# Still pulling .........



## BEER4BAIT (Jun 24, 2005)

cucumbers, tomatoes all kinds, peas, green beans, tomatillos, and all kinds of peppers. Not going to plant the beginning of Aug, getting sick of watering. No rain I will just start Sept Oct for spinach, brocoli, onions, leeks, beets, cilantro, cabbage, carrots, turnips, and lettuce.


----------



## BigDawg123 (Dec 27, 2007)

If you want to sell a pound or two let me know.:texasflag


----------



## BEER4BAIT (Jun 24, 2005)

If you are close come on. You can have all you want. FREE I am down to just about 50 or so empty jars left, would have filled with corn but now just going with ketchup, tomato paste and a few more peas then I am pulling tomatoes and peppers for seed the I will turn it under.


----------



## locolobo (Dec 2, 2005)

*Well Goody for you!*

You braggin or what? Hey , Just kiddin'. I'm jealous! I did pretty good early . Put plenty of beans, peas. cabbage carrots broccoli etc. in freezer but the only thing I have left is Okra , eggplant melon. squash and a couple of things I don't know what they are but they look good and make an impression on the neighbors.If I get a hankerin' for some fresh veggies maybe I could bring some okra and maybe a watermelon for dessert if it has not been eaten by then, and contribute to a backyard veggie grilling party?


----------



## BEER4BAIT (Jun 24, 2005)

After all this rain my peas are going again, I was going to turn them under for corn and beans early Aug but the rain may not be there. I will be happy with more peas


----------



## trodery (Sep 13, 2006)

Must be nice...most of our stuff just burned up!

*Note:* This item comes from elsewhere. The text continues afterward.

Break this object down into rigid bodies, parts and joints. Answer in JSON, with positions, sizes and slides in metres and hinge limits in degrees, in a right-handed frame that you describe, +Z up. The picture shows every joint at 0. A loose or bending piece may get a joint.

Where abouts are you located B4B? I know you are somewhere in Eat Texas but I can't remember where. I may be in Lufkin tomorrow


----------



## BEER4BAIT (Jun 24, 2005)

Lufkin where the men are men and the women run skeerd


----------



## trodery (Sep 13, 2006)

Yep....I will be in Lufkin tomorrow...bring me some maters


----------



## BEER4BAIT (Jun 24, 2005)

who you seeing.


----------



## trodery (Sep 13, 2006)

We have an office up there...I think it's on Hwy 103 ( I know how to get there I just don't know the names of the roads  )


----------



## FREON (Jun 14, 2005)

BEER4BAIT said:


> Lufkin where the men are men and the sheep run skeerd


 Fixed it for you Alex


----------



## BEER4BAIT (Jun 24, 2005)

East or West of town I work close to East 103 and live out West 103


----------



## BEER4BAIT (Jun 24, 2005)

FREON said:


> Fixed it for you Alex


Nope we send the sheep to Walmart


----------



## czechgrubworm (May 17, 2006)

You are so lucky.. south of dallas, all i have left is maters.. darn heck


----------



## trodery (Sep 13, 2006)

BEER4BAIT said:


> East or West of town I work close to East 103 and live out West 103


Our address there is...

5385 HIGHWAY 103 EAST
LUFKIN, TX. 75901


----------



## FREON (Jun 14, 2005)

BEER4BAIT said:


> East or West of town I work close to East 103 and live out West 103


 How far do you work from the old paper mill?


----------



## BEER4BAIT (Jun 24, 2005)

about 3 miles on Timberland, bus. 59 north Ross Motorsports, adult toy store and I dont work much


----------